====== SUPPLIED MATERIAL

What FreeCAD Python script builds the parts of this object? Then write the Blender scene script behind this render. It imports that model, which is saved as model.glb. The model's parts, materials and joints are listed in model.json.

============
====== SUPPLIED MATERIAL

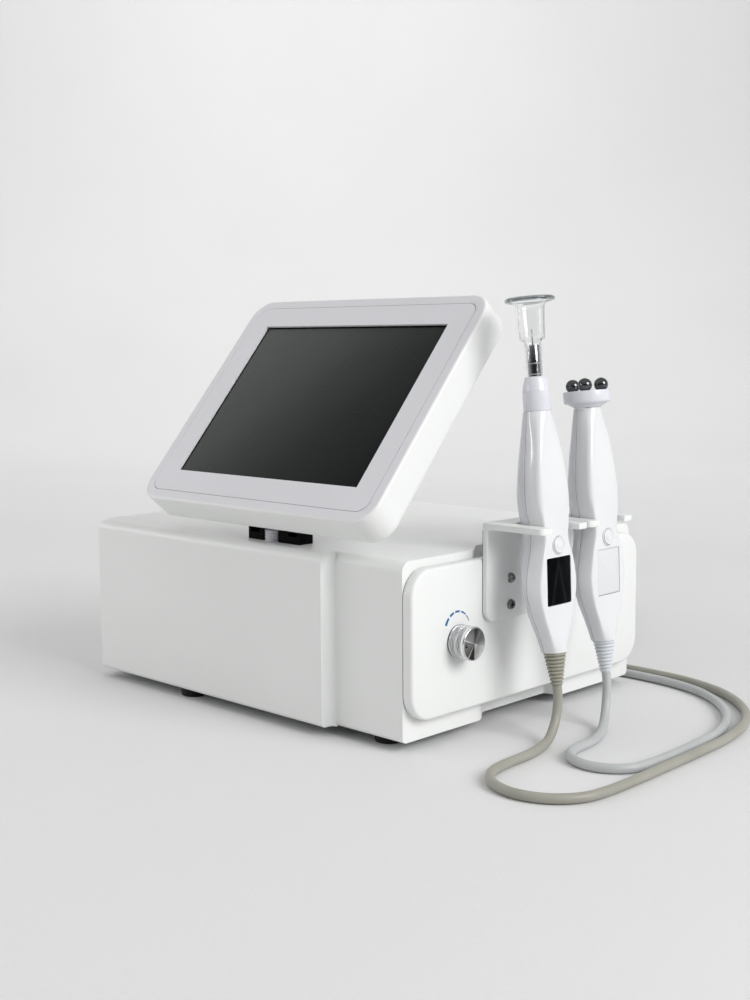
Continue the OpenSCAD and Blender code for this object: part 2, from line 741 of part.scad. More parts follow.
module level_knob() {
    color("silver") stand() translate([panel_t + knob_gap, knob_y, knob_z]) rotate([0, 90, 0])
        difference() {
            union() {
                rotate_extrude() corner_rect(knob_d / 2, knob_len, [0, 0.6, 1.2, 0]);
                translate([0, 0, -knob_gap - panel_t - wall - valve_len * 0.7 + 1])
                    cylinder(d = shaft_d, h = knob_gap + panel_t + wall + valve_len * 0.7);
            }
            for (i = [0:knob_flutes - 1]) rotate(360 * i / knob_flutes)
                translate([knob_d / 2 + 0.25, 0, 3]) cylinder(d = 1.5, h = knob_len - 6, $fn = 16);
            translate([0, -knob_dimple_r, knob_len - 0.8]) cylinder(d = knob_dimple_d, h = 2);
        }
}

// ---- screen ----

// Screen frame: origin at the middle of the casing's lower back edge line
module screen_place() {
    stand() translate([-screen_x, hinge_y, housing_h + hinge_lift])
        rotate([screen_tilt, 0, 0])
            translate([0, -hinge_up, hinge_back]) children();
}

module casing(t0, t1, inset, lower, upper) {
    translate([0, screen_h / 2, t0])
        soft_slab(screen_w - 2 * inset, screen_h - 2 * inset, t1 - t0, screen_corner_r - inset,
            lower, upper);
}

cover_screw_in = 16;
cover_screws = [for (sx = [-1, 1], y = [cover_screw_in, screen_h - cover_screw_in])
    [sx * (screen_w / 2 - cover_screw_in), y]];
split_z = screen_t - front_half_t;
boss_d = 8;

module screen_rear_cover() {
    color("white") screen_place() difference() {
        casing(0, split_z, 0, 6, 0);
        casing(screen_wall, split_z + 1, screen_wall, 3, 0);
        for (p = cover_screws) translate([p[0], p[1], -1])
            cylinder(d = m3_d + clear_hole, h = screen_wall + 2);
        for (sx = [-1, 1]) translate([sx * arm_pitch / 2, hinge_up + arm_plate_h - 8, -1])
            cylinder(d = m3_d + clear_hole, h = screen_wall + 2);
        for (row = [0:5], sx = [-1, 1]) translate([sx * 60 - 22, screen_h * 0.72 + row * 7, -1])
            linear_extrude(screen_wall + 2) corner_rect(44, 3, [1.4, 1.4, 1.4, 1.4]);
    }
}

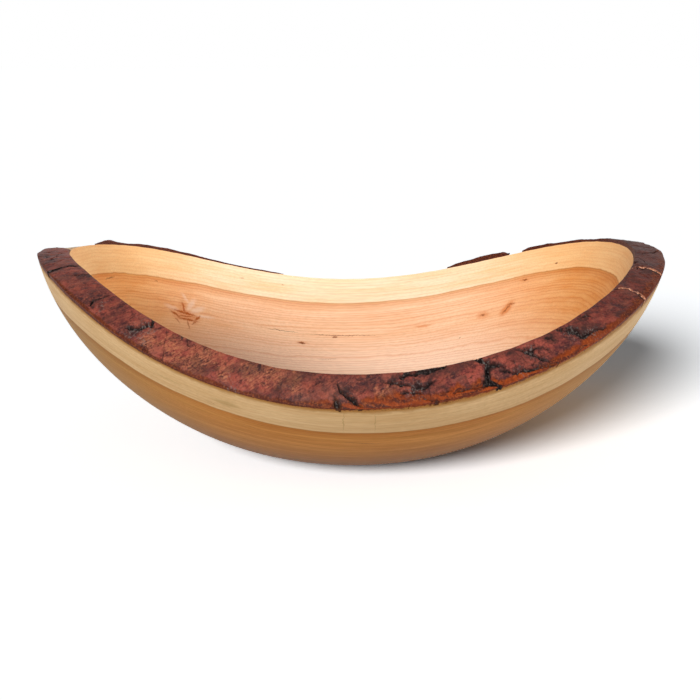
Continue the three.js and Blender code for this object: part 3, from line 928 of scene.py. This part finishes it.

============
====== SUPPLIED MATERIAL

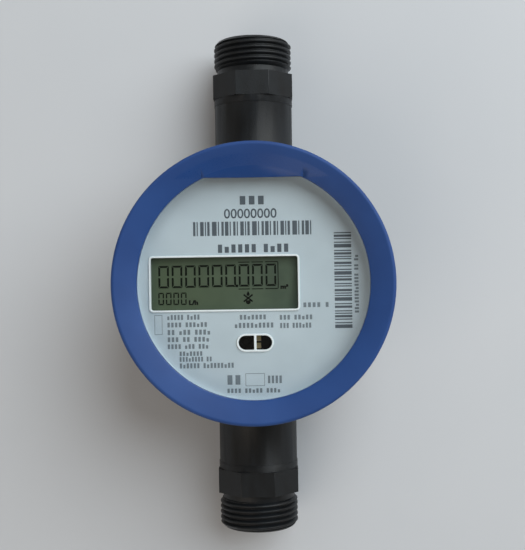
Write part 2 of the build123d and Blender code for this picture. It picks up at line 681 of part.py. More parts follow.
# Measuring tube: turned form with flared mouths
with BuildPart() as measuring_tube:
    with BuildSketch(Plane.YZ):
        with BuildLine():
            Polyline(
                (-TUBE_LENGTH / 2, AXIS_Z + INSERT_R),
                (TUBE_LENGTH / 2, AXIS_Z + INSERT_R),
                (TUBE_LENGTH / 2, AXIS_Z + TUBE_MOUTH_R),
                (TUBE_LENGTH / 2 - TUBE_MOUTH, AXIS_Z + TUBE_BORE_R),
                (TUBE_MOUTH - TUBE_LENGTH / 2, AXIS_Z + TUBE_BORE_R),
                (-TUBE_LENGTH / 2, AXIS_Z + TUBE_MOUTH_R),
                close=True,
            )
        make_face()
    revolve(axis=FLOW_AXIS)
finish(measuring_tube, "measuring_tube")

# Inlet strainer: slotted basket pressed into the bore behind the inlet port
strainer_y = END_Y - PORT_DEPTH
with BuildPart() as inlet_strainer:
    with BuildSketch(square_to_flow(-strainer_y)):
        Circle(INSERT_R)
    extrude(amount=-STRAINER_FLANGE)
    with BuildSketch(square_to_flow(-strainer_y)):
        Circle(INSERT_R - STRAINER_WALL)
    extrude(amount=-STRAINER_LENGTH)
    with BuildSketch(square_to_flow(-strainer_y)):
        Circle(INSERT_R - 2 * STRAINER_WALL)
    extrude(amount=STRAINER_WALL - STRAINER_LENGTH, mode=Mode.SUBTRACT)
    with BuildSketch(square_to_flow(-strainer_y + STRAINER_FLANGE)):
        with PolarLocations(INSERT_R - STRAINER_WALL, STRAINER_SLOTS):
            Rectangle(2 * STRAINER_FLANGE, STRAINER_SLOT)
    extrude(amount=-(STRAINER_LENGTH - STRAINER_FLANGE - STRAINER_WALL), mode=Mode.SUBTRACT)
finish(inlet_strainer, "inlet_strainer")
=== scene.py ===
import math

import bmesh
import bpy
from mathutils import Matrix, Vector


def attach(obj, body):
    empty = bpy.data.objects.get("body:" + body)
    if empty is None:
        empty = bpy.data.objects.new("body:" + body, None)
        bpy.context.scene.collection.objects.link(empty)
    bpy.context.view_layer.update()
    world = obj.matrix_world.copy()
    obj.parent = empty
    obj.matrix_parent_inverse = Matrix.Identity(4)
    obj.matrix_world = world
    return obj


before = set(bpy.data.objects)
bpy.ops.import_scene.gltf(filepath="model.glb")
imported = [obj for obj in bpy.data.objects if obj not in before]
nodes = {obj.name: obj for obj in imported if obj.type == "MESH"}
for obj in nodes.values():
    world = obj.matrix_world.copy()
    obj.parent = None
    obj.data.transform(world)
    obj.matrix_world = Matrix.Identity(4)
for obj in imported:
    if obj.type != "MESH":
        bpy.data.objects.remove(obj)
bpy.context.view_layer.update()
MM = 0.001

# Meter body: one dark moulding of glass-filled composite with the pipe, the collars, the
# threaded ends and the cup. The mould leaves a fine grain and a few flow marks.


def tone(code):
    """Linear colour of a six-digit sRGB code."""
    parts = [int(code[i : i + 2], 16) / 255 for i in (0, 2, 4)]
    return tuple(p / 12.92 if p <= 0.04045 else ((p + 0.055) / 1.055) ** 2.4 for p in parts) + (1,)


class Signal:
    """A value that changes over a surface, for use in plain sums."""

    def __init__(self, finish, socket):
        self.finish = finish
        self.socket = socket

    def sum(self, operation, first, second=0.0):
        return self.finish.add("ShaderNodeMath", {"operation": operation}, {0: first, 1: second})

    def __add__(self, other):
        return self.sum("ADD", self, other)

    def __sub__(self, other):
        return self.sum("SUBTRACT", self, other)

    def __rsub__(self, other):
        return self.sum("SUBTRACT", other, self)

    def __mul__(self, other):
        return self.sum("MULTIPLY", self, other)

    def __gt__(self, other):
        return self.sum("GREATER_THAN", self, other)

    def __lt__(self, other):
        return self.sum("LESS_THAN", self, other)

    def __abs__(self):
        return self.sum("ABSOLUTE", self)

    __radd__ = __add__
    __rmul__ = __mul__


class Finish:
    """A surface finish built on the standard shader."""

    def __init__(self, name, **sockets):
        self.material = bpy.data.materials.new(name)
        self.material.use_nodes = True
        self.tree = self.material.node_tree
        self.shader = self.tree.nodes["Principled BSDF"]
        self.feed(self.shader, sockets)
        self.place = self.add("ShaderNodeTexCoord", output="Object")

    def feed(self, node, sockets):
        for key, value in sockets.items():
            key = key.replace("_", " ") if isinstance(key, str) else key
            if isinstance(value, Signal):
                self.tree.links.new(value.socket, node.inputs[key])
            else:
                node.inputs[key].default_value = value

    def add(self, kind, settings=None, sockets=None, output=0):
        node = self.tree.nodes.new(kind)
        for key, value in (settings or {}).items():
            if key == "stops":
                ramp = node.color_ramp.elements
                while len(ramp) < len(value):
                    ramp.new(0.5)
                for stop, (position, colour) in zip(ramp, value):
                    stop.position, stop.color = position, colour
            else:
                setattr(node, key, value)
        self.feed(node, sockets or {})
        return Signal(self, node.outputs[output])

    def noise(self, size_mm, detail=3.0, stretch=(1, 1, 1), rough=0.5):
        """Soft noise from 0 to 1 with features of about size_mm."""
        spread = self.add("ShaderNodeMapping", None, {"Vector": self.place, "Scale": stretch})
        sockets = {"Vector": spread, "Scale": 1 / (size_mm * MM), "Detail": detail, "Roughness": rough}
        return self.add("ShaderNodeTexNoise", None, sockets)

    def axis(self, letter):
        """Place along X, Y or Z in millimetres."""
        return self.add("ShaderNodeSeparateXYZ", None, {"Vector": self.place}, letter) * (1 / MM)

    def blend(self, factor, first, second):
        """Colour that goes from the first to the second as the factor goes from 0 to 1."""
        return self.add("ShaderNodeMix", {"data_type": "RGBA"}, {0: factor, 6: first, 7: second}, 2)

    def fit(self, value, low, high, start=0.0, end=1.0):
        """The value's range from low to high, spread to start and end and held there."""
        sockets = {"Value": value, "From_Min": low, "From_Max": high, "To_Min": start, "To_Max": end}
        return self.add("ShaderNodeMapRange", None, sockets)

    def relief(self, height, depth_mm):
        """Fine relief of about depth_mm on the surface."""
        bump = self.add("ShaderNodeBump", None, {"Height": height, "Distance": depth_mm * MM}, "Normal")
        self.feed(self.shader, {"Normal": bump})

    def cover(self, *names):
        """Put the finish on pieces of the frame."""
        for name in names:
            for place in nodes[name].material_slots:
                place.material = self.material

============

◆ **TO DO**
Taking the records above, retype every line from the one with "# Inlet strainer: slotted" down to the one with "# threaded ends", exactly and with nothing else.

◆ **EXERCISE OUTPUT**
# Inlet strainer: slotted basket pressed into the bore behind the inlet port
strainer_y = END_Y - PORT_DEPTH
with BuildPart() as inlet_strainer:
    with BuildSketch(square_to_flow(-strainer_y)):
        Circle(INSERT_R)
    extrude(amount=-STRAINER_FLANGE)
    with BuildSketch(square_to_flow(-strainer_y)):
        Circle(INSERT_R - STRAINER_WALL)
    extrude(amount=-STRAINER_LENGTH)
    with BuildSketch(square_to_flow(-strainer_y)):
        Circle(INSERT_R - 2 * STRAINER_WALL)
    extrude(amount=STRAINER_WALL - STRAINER_LENGTH, mode=Mode.SUBTRACT)
    with BuildSketch(square_to_flow(-strainer_y + STRAINER_FLANGE)):
        with PolarLocations(INSERT_R - STRAINER_WALL, STRAINER_SLOTS):
            Rectangle(2 * STRAINER_FLANGE, STRAINER_SLOT)
    extrude(amount=-(STRAINER_LENGTH - STRAINER_FLANGE - STRAINER_WALL), mode=Mode.SUBTRACT)
finish(inlet_strainer, "inlet_strainer")
=== scene.py ===
import math

import bmesh
import bpy
from mathutils import Matrix, Vector


def attach(obj, body):
    empty = bpy.data.objects.get("body:" + body)
    if empty is None:
        empty = bpy.data.objects.new("body:" + body, None)
        bpy.context.scene.collection.objects.link(empty)
    bpy.context.view_layer.update()
    world = obj.matrix_world.copy()
    obj.parent = empty
    obj.matrix_parent_inverse = Matrix.Identity(4)
    obj.matrix_world = world
    return obj


before = set(bpy.data.objects)
bpy.ops.import_scene.gltf(filepath="model.glb")
imported = [obj for obj in bpy.data.objects if obj not in before]
nodes = {obj.name: obj for obj in imported if obj.type == "MESH"}
for obj in nodes.values():
    world = obj.matrix_world.copy()
    obj.parent = None
    obj.data.transform(world)
    obj.matrix_world = Matrix.Identity(4)
for obj in imported:
    if obj.type != "MESH":
        bpy.data.objects.remove(obj)
bpy.context.view_layer.update()
MM = 0.001

# Meter body: one dark moulding of glass-filled composite with the pipe, the collars, the
# threaded ends and the cup. The mould leaves a fine grain and a few flow marks.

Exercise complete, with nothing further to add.